3. Incorporate and integrate art, local crafts, and culture: Instructors want students to achieve learning outcomes within a course. Many courses in Interior design focus greatly on psychomotor skills. Since most arts and crafts activities consist of moving fingers and hands, they help in developing fine motor skills. Moreover, they develop an appreciation of and engagement in art, craft and design as critical consumers and audiences and an understanding of its role in the creative and cultural industries that shape and enrich their lives. Through these opportunities they learn to appreciate and value images and artefacts across times and cultures, and to understand the contexts in which they were made. Experiences in art, craft and design enable them to reflect critically on their own and others’ work. They learn to think and act as artists, makers and designers, working creatively and intelligently.
LAB COURSES: The computer machines in the design studios and other university labs are equipped with specialized software that serve the design and architecture disciplines such as AUTOCAD, Photoshop, 3Ds Max. Students are introduced to the basic functions and applications of the software and they are guided and supervised by the course instructor to work on design drawings and representation techniques. The development of visual communication skills and competence ensures that the students are confident in developing design documentations and presenting their design project and are able to apply such software after graduation in the practice of interior design and architecture professions. 1. Tutorials: Tutorials typically follow up on a lecture. Instructors guide students to make connections between the tutorial and the course contents. 2. Guided Assignments: Instructors post step-by-step guided assignments that help students to learn all the tools and advanced functions in the program. It serves as a revision guide that prepares them to perform well during quizzes and examinations. 3. Collaborative Learning: Collaborative activities range from discussions and knowledge sharing to working together on a common project. Social software, such as chats, discussion forums and blogs, are used for online collaboration among learners. Collaborative project work is assigned by the instructor to facilitate collaboration among learners to perform a task. Collaborative activities can include project work and scenario-based assignments.
FEILD TRAINING: In IDE department, Field Education is a gateway between the employer, the student, and the department. It enables our students to obtain valuable experience in actual workplace environments. Students engage in experimental learning by completing the required hours in a supervised environment to gain an in depth knowledge and expertise in the interior design realm. By the end of the training, our students are equipped with the workplace skills to compete and thrive in the industry immediately upon graduation. IDE department Field supervisors will monitor progress and measure the learning outcomes achieved by the students. 1. Solving real world problems: Employers will put field trainees in real world situations, which will help them, think critically and strengthen their ability to find innovative solutions.
2. Site Visits: Students are exposed to the real site environment where they get a chance to apply their theoretical knowledge to practical projects. 3. Working in teams: Students have to collaborate with interdisciplinary staff and colleagues. This helps them develop leadership skills they need to accomplish the task through teamwork. 4. Fulfilling the logbook requirements: Students develop work ethics and learn to take responsibility for completion of assigned tasks, which reflects in the feedback given by the employer and submission of the logbook at the end of the field training.
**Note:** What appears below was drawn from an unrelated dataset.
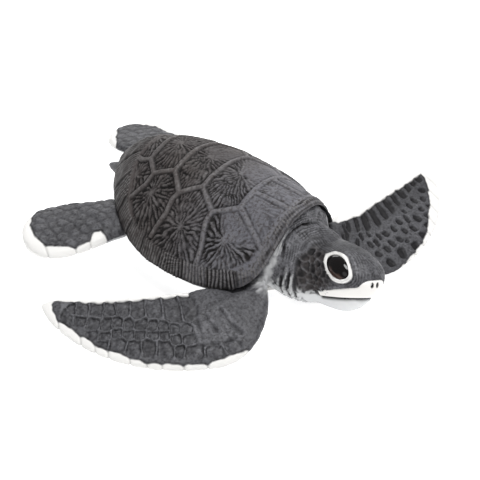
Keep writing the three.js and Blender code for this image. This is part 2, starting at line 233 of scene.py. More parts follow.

OFF Curricula Learning: Off curricula activities is a key teaching strategy used to develop the overall personality of a student in the IDE department at DAU. Instructors are actively involved in organizing teaching and learning experiences that take place outside of the confines of the classroom walls, which as a result benefit the students in unimaginable ways. Instructors believe that off curricula activities foster personal and social development and create higher levels of motivation in students. Students are able to recall the course material more vividly, and have improved academic performance in the class. 1. Guest Speaker: In some courses, an external speaker from the industry or the academia is invited to present on his/her area of interest. This provides new experience and support for the students to expand their knowledge and understanding. 2. Workshops: Workshops are organized on various topics to refine and enhance the skills of students in different domains. Instructors in the IDE department go out of the way to organize these workshops because they believe that workshops complement curriculum-based learning. Moreover, certain workshops are designed for graduating students, in response to industry requirements outside the conventional undergraduate curriculum to give them hand on experience in the professional field. 3. Special Events: To help students meet industry expectations and to bridge the gap between academics and new age technologies and products, students get opportunity to attend conferences, exhibitions, trade fairs etc. that is pertinent to the course content or objectives. These learning experiences broaden the minds and imaginations of students exposing them to real world scenarios. Instructors give a pre-event lesson and a post-event lesson to help ensure students meet the intended learning outcomes
Distance Learning: Technology has always been an integral part of teaching and learning in IDE department at DAU. While instructors are continuously updating course material with the latest trends and knowledge, models of delivering content are also incorporating innovative ways of making learning more engaging and enjoyable. The IDE department has been successful in keeping pace with the unpredictable real world situations without compromising on the quality of education delivered to the students. 1. LMS: DAU is equipped with a strong learning management system. Students submit assignments through LMS. Students are assessed and receive regular feedback. They can also access all learning resources posted by the instructors. 2. Virtual Classes: Instructors use Microsoft Teams software as a medium to offer virtual classes to students. It is accessible and easy to handle. Students develop other important abilities, including time management, exchanging information and ideas, written and oral communication skills while developing a strong bond with peers and instructors.